Brand Management. A planet which has deified Bernice. As a result, we have people singing the theme song from season two (Benny acts like it's the worst thing she's ever heard, most of the audience agreed). And her face is carved into one of the three moons (we don't want to know what they put on the other two).
Bad Habits. Benny masquerading as a nun. A nun who keeps getting her arse pinched by a lecherous bishop. Cue enough Double Entendre to make Are You Being Served? look prudish and an appearence by what must be a decendent of the Noble family.

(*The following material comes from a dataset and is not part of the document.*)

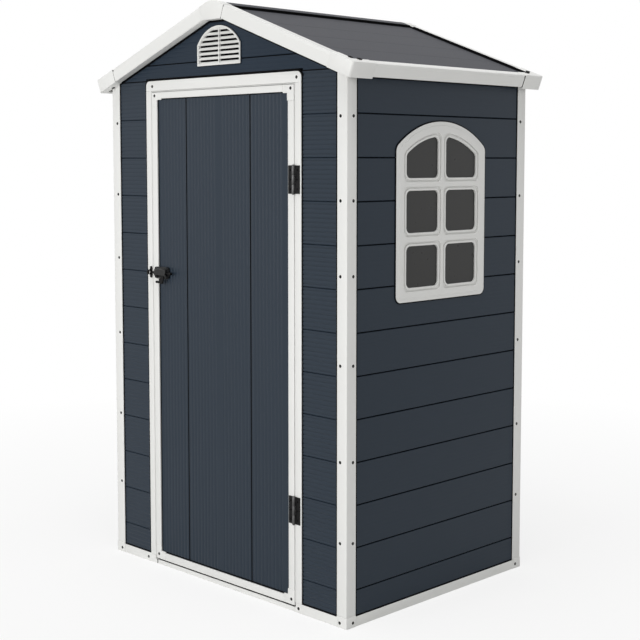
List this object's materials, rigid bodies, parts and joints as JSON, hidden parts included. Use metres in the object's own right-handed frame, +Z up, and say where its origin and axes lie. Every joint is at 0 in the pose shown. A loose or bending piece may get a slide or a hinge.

Legion: Vesuvius Falling quite a dark story but this would've have had people laughing (well, after they stopped gawping anyway). Namely someone awkwardy explaining the concept of homosexuality to Peter.
:Karne: I though he was more into me than her, that he... you know. Batted for the other team, if you know what I mean
:Peter: I don't know what you mean.
:Karne: Well... do you have a partner, someone you love?
:Karne: What's her name?
:Karne: Ah, you do know what I mean.
Everybody Loves Irving. Miniature traders with New Jersey accents who are prolific breeders and so assume that Benny is Brax's concubine (Miles Richardson has stated that despite the wishes of some of the fanbase this will never happen) and can't understand why they would want more then one bed. (Brax takes the floor). Then there is the computer E.O.I.N. who Benny thinks has a cute accent (it disagrees) and plays her the season 2 theme tune when she asks for funky music.
Just the fact that this version of Braxiatel seems to be less a Magnificent Bastard and more Adorkable makes his attempts to please Benny hilarious.
A Handful Of Dust. 'Paranormal Planets', The robot camera plays the theme music whenever its owner says it. Jack's fury at being filmed without his consent (are you getting my good side?).
In The Curse Of Fenman it is revealed that Jack used to work for his famliy's claims outfit Jaque, Jake, Jacob Jackson and Jake's sons (or something like that) and They were all played by David Ames. For extra laughs, his brother sounded perpetually doped up.